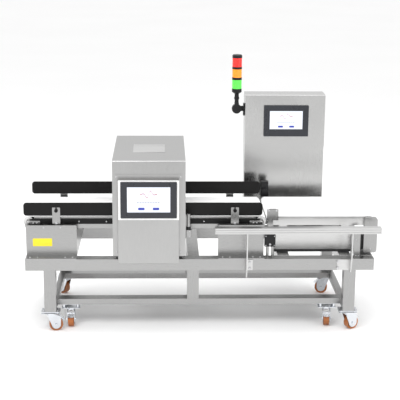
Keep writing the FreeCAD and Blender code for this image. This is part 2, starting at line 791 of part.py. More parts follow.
# ---------------------------------------------------------------- product rail
def build_product_rail():
    x0, x1 = rail_x
    front = -rail_front
    back = front + rail_depth
    top = rail_bottom + rail_bar_height
    cap = 3.0
    g = rail_groove
    step = rail_bar_height / 3
    outline = [(back, rail_bottom), (back, top), (front, top), (front, top - step + g),
               (front + g, top - step + g), (front + g, top - step), (front, top - step),
               (front, rail_bottom + step), (front + g, rail_bottom + step),
               (front + g, rail_bottom + step - g), (front, rail_bottom + step - g),
               (front, rail_bottom)]
    profile = polygon(outline, "yz", x0 + cap, x1 - x0 - 2 * cap)
    channel = box(x0 + cap, x1 - cap, front + 8, back - 4, rail_bottom + 4, top - 4)
    add("product_rail", profile.cut(channel))
    for x in (x0, x1 - cap):
        add("product_rail", box(x, x + cap, front, back, rail_bottom, top))
    face = -frame_width / 2
    for x, low, direction in ((left_bar_x, left_bar_bottom, 1), (right_bar_x, frame_low, -1)):
        tip = face - 14
        web = polygon([(face, frame_low + 2), (face, frame_top - 2), (tip, frame_top + 14),
                       (back - 6, rail_bottom), (front + 6, rail_bottom), (front + 12, low + 70),
                       (tip - 22, low), (tip, low)], "yz", x, bar_thick)
        start, end = (x + bar_thick, x + bar_thick + 30) if direction > 0 else (x - 62, x)
        flange = box(start, end, face - 5, face, frame_low + 2, frame_top - 2)
        add("product_rail", [web, flange])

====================

▸ **TASK TO CARRY OUT**
Copy out the full listing exactly.

▸ **TASK OUTPUT**
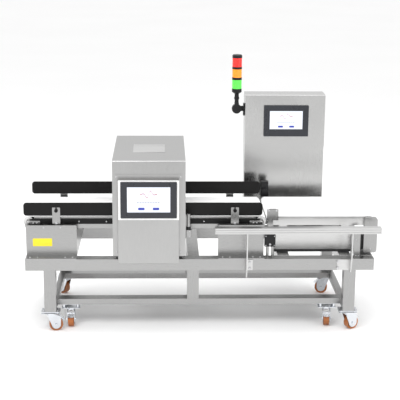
Keep writing the FreeCAD and Blender code for this image. This is part 2, starting at line 791 of part.py. More parts follow.
# ---------------------------------------------------------------- product rail
def build_product_rail():
    x0, x1 = rail_x
    front = -rail_front
    back = front + rail_depth
    top = rail_bottom + rail_bar_height
    cap = 3.0
    g = rail_groove
    step = rail_bar_height / 3
    outline = [(back, rail_bottom), (back, top), (front, top), (front, top - step + g),
               (front + g, top - step + g), (front + g, top - step), (front, top - step),
               (front, rail_bottom + step), (front + g, rail_bottom + step),
               (front + g, rail_bottom + step - g), (front, rail_bottom + step - g),
               (front, rail_bottom)]
    profile = polygon(outline, "yz", x0 + cap, x1 - x0 - 2 * cap)
    channel = box(x0 + cap, x1 - cap, front + 8, back - 4, rail_bottom + 4, top - 4)
    add("product_rail", profile.cut(channel))
    for x in (x0, x1 - cap):
        add("product_rail", box(x, x + cap, front, back, rail_bottom, top))
    face = -frame_width / 2
    for x, low, direction in ((left_bar_x, left_bar_bottom, 1), (right_bar_x, frame_low, -1)):
        tip = face - 14
        web = polygon([(face, frame_low + 2), (face, frame_top - 2), (tip, frame_top + 14),
                       (back - 6, rail_bottom), (front + 6, rail_bottom), (front + 12, low + 70),
                       (tip - 22, low), (tip, low)], "yz", x, bar_thick)
        start, end = (x + bar_thick, x + bar_thick + 30) if direction > 0 else (x - 62, x)
        flange = box(start, end, face - 5, face, frame_low + 2, frame_top - 2)
        add("product_rail", [web, flange])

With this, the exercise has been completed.